Published online by Cambridge University Press: 06 July 2010
WHAT ARE QALYS?
The QALY is a measure of the value of health outcomes. It was developed in the 1960s and early 1970s with a view to resolving the problem of comparing “apples and oranges” in priority setting in health care (Chiang 1965; Torrance 1970; Culyer et al. 1971). The idea was to refer such different outcomes as saved lives, increases in life expectancy, different kinds of functional improvement, and different kinds of symptom relief to the same value scale, whereby it would be possible to compare these various kinds of outcomes with each other.

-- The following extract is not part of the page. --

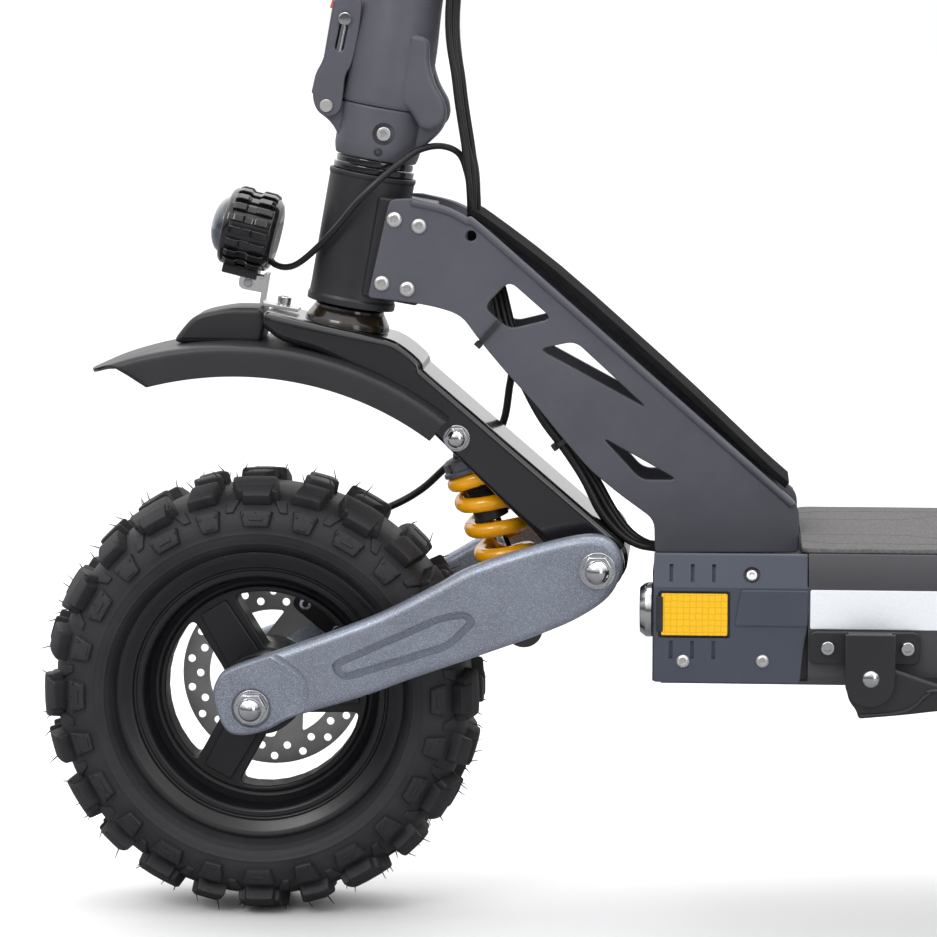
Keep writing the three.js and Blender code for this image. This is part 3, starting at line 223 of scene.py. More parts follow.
def flat(outline, low, high, holes=(), bevel=0.0, axis="Y", steps=2):
    """A plate of an outline with holes, carried along an axis from low to high, its edges rounded.
    The outline is x, z along Y; y, z along X; and x, y along Z."""
    deselect()
    bpy.ops.curve.primitive_bezier_circle_add()
    piece = bpy.context.object
    shape = piece.data
    shape.splines.clear()
    shape.dimensions = "2D"
    shape.fill_mode = "BOTH"
    for loop in (outline, *holes):
        spline = shape.splines.new("POLY")
        spline.points.add(len(loop) - 1)
        for point, place in zip(spline.points, loop):
            point.co = (place[0], place[1], 0, 1)
        spline.use_cyclic_u = True
    shape.extrude = (high - low) / 2 - bevel
    shape.bevel_depth = bevel
    shape.bevel_resolution = steps
    shape.offset = -bevel
    bpy.ops.object.convert(target="MESH")
    piece = bpy.context.object
    middle = Vector([(low + high) / 2 if name == axis else 0 for name in "XYZ"])
    moved(piece, Matrix.Translation(middle) @ AXES[axis])
    only(piece)
    bpy.ops.object.mode_set(mode="EDIT")
    bpy.ops.mesh.select_all(action="SELECT")
    bpy.ops.mesh.remove_doubles(threshold=0.01)
    bpy.ops.mesh.normals_make_consistent(inside=False)
    bpy.ops.object.mode_set(mode="OBJECT")
    return piece


def turned(profile, axis="Y", steps=64, angle=360.0, start=0.0):
    """A closed profile of (radius, along) points spun round the Y or the Z axis."""
    deselect()
    whole = angle == 360.0
    bpy.ops.mesh.primitive_circle_add(
        vertices=len(profile), fill_type="NOTHING" if whole else "NGON"
    )
    piece = bpy.context.object
    for vertex, (radius, along) in zip(piece.data.vertices, profile):
        if axis == "Y":
            vertex.co = (radius * math.sin(start * DEG), along, radius * math.cos(start * DEG))
        else:
            vertex.co = (radius * math.cos(start * DEG), radius * math.sin(start * DEG), along)
    bpy.ops.object.mode_set(mode="EDIT")
    bpy.ops.mesh.select_all(action="SELECT")
    direction = (0, 1, 0) if axis == "Y" else (0, 0, 1)
    sweep = -angle if axis == "Y" else angle
    bpy.ops.mesh.spin(steps=steps, angle=sweep * DEG, center=(0, 0, 0), axis=direction)
    bpy.ops.mesh.select_all(action="SELECT")
    bpy.ops.mesh.remove_doubles(threshold=0.002)
    bpy.ops.mesh.delete_loose()
    bpy.ops.mesh.select_all(action="SELECT")
    bpy.ops.mesh.normals_make_consistent(inside=False)
    bpy.ops.object.mode_set(mode="OBJECT")
    return piece


def along_line(start, end):
    """A matrix that takes the Z axis to the line from start to end."""
    way = Vector(end) - Vector(start)
    return Matrix.Translation(start) @ way.to_track_quat("Z", "Y").to_matrix().to_4x4()


def rod(start, end, radius, edge=0.6, steps=32, end_radius=None, bore=0.0):
    """A round bar with softened ends, or a sleeve when it has a bore."""
    length = (Vector(end) - Vector(start)).length
    tip = radius if end_radius is None else end_radius
    profile = rounded([(bore, 0), (radius, 0), (tip, length), (bore, length)], [0, edge, edge, 0], 3)
    return moved(turned(profile, "Z", steps), along_line(start, end))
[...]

One of the key features of the QALY approach is the assessment of the utility of health states. In economic theory, the concept of utility is defined in different ways. Here I shall be very pragmatic. Broadly speaking, the utility of a health state is the same as the “goodness” of it to the individuals who are in it. By goodness I thus mean the wellbeing or quality of life associated with the state. (Note that goodness in an ethical sense is not implied.) The goodness of a state can be measured in a number of ways. In the QALY field there are three main techniques. In two of them – the standard gamble and the time trade-off – one measures individuals' willingness to sacrifice life expectancy in order to be relieved of the symptoms and dysfunctions associated with a state. The greater the willingness to sacrifice to become healthy, the lower is the utility – and the greater the disutility – of the health state in question.